What couples should ask before buying a ticket

If you are trying a new host, do not stop at Is it vetted? Ask the questions that tell you what the room will feel like at 11:45 p.m.

  • Are phones allowed in social spaces only, or not at all?
  • Are photos ever permitted? If yes, where and when?
  • What happens if a guest ignores the rule?
  • Who handles enforcement in the moment?
  • Are there private areas where phones are never allowed under any circumstance?

You are listening for operational clarity. If the answers sound improvised, the night probably will too.

And if you are comparing options in Los Angeles, Private Play Parties in Los Angeles, Minus the Chaos is a useful filter for the bigger picture. The quiet luxury version of this world is not just nicer. It is safer because the boundaries are clearer.

Red flags that should make you slow down

Some lines sound harmless until you have been around the block a few times.

  • We usually do not have problems. That is not a policy.
  • Just be respectful. Fine as a value, useless as a system.
  • Photos are okay if nobody minds. Nobody should have to negotiate that on the fly in a charged room.
  • We trust our people. Trustworthy hosts still build backup for human error.
  • It depends on the vibe. Privacy rules should not depend on the vibe.

If a host gets annoyed that you asked, that is data too.

Privacy is what makes the room feel expensive

People talk about luxury like it starts with candles, sheets, guest lists, or glassware. Those things help. But the deepest luxury at a play party is the feeling that you can exhale without becoming content for somebody else's phone.

That is what a real phone policy buys. Not stiffness. Not paranoia.

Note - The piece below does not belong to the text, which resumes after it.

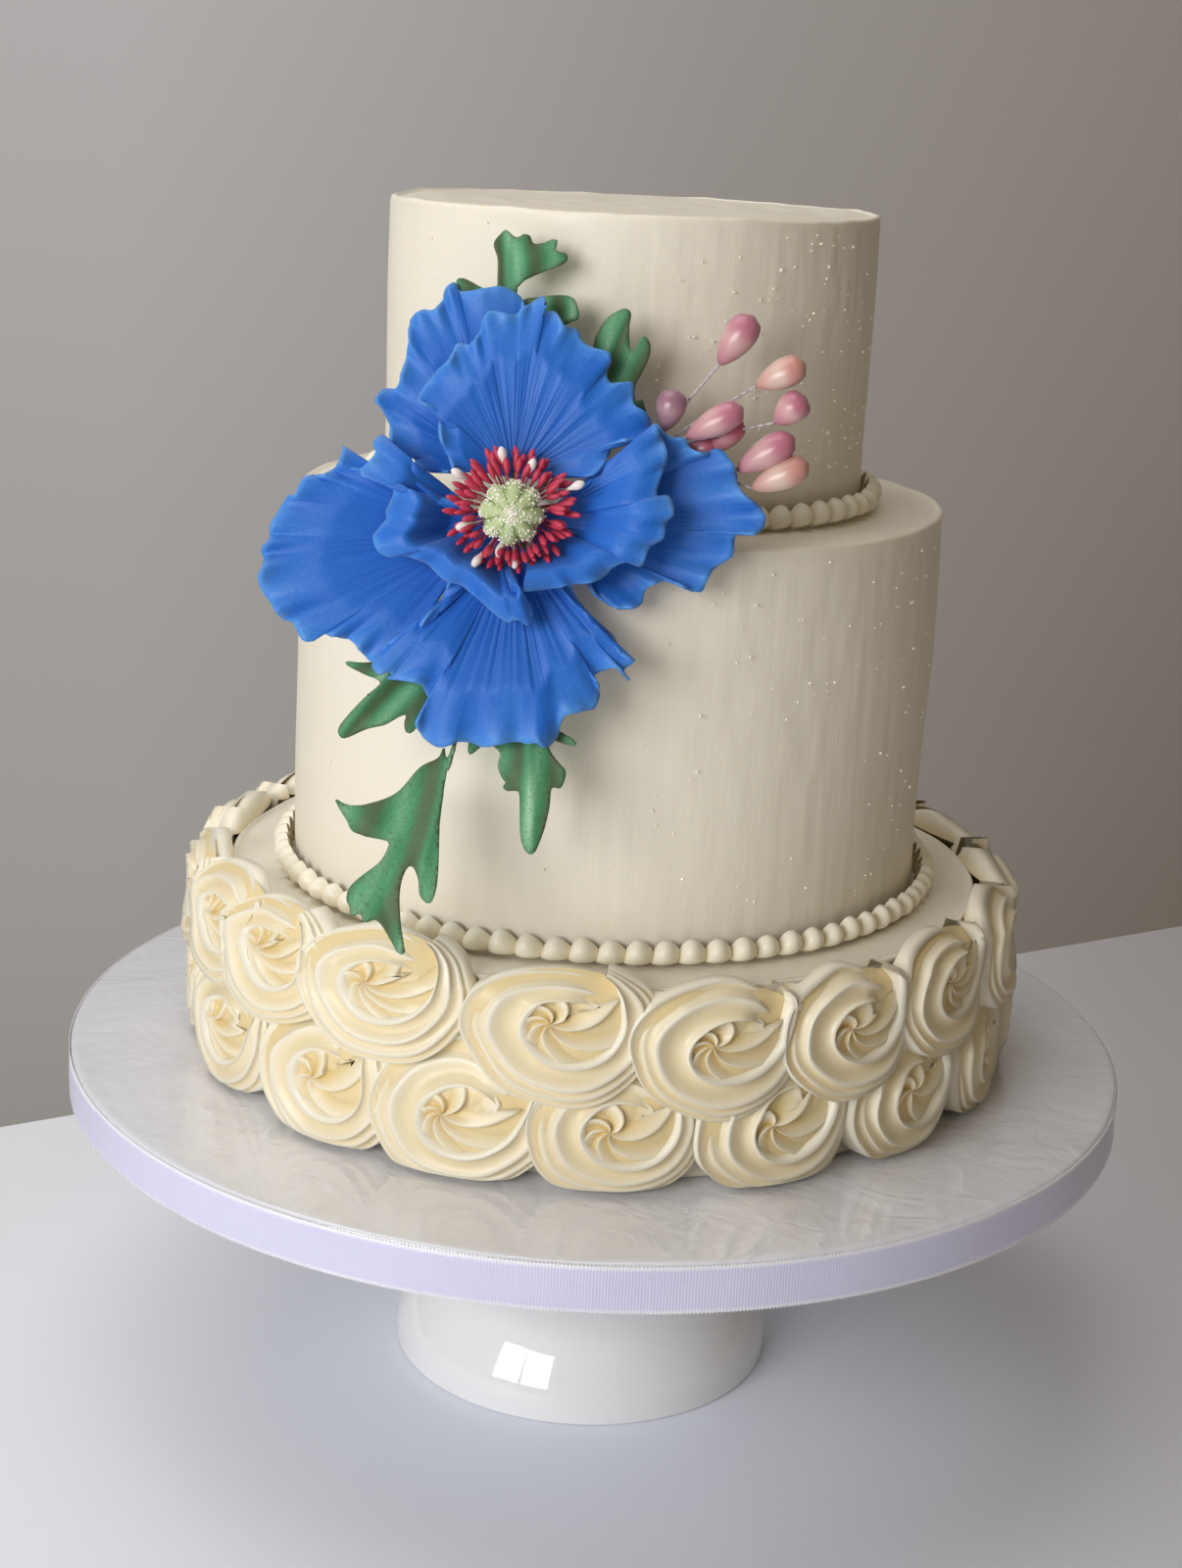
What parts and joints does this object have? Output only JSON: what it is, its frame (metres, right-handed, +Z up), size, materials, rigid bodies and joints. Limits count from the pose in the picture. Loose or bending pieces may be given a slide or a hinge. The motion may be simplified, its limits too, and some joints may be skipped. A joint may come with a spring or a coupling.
{
  "type": "tiered wedding cake",
  "caption": "Tiered ivory buttercream wedding cake with piped rosettes, bead borders and a blue sugar poppy, on a ribboned board and pedestal stand.",
  "frame": {"origin": "centre of the stand's foot, on the surface it stands on", "axes": "+Z up, -Y towards the flower's side (the front), +X to the right seen from the front"},
  "size_m": [0.3564, 0.3564, 0.3942],
  "materials": {
    "glazed_ceramic": "white glaze, glossy",
    "board_cover": "white board cover, glossy with faint folds",
    "satin_ribbon": "pale lilac satin with a woven looped edge",
    "buttercream": "ivory buttercream, soft sheen",
    "blue_sugar": "blue sugar paste with fine radial veins",
    "green_sugar": "green sugar paste dusted with brown",
    "pod_sugar": "pale green sugar paste with sugar grains",
    "stamen_crimson": "crimson stamen heads on fine threads",
    "bud_sugar": "pink and peach sugar paste with a pearl sheen"
  },
  "bodies": {
    "root": {"board": "board_cover", "border_middle": "buttercream", "border_top": "buttercream", "bud_spray": "bud_sugar", "leaf_hanging": "green_sugar", "leaf_lower": "green_sugar", "leaf_lower_left": "green_sugar", "leaf_right": "green_sugar", "leaf_top": "green_sugar", "leaf_upper_right": "green_sugar", "petal_back": "blue_sugar", "petal_bottom": "blue_sugar", "petal_inner_left": "blue_sugar", "petal_inner_right": "blue_sugar", "petal_left": "blue_sugar", "petal_right": "blue_sugar", "petal_top": "blue_sugar", "ribbon": "satin_ribbon", "rosette_lower_01": "buttercream", "rosette_lower_02": "buttercream", "rosette_lower_03": "buttercream", "rosette_lower_04": "buttercream", "rosette_lower_05": "buttercream", "rosette_lower_06": "buttercream", "rosette_lower_07": "buttercream", "rosette_lower_08": "buttercream", "rosette_lower_09": "buttercream", "rosette_lower_10": "buttercream", "rosette_lower_11": "buttercream", "rosette_lower_12": "buttercream", "rosette_lower_13": "buttercream", "rosette_lower_14": "buttercream", "rosette_lower_15": "buttercream", "rosette_lower_16": "buttercream", "rosette_lower_17": "buttercream", "rosette_upper_01": "buttercream", "rosette_upper_02": "buttercream", "rosette_upper_03": "buttercream", "rosette_upper_04": "buttercream", "rosette_upper_05": "buttercream", "rosette_upper_06": "buttercream", "rosette_upper_07": "buttercream", "rosette_upper_08": "buttercream", "rosette_upper_09": "buttercream", "rosette_upper_10": "buttercream", "rosette_upper_11": "buttercream", "rosette_upper_12": "buttercream", "rosette_upper_13": "buttercream", "rosette_upper_14": "buttercream", "rosette_upper_15": "buttercream", "rosette_upper_16": "buttercream", "rosette_upper_17": "buttercream", "rosette_upper_18": "buttercream", "seed_pod": "pod_sugar", "stamens": "stamen_crimson", "stand": "glazed_ceramic", "tier_bottom": "buttercream", "tier_middle": "buttercream", "tier_top": "buttercream"}
  },
  "joints": []
}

Relief.

When privacy is handled well, the room gets hotter because people stop protecting themselves with one hand on the brake. They flirt more honestly. They kiss longer. They stay present with their partner. They let the night be the night.

So if you are screening a new event, do not treat the phone policy like a side detail. Treat it like one of the clearest tells in the whole stack. Good hosts protect privacy before they ask for openness. That order is the whole game.

FAQ

Are phones always banned at play parties?

No. Some hosts allow phones in arrival or lounge areas and ban them everywhere private. The important part is that the rule is specific, visible, and enforced once the night turns intimate.

What should a good phone policy say before I RSVP?

It should explain where phones are allowed, whether any photos are ever permitted, how devices are stored, and what happens if someone records or ignores the rule.

Can a host allow photos anywhere they want?

A host can set the policy, but good hosts keep photos out of private rooms and any area where guests reasonably expect discretion. If the line feels loose, treat that as a trust signal.

What happens if someone breaks the phone rule?

At a strong event, the guest is removed quickly. Long negotiations in the middle of the room usually tell you the rule was never serious in the first place.

What should couples ask before attending a new party?

Ask whether phones stay with guests or get stored, whether any photo moments exist, who enforces the rule, and what the host does if someone records without permission.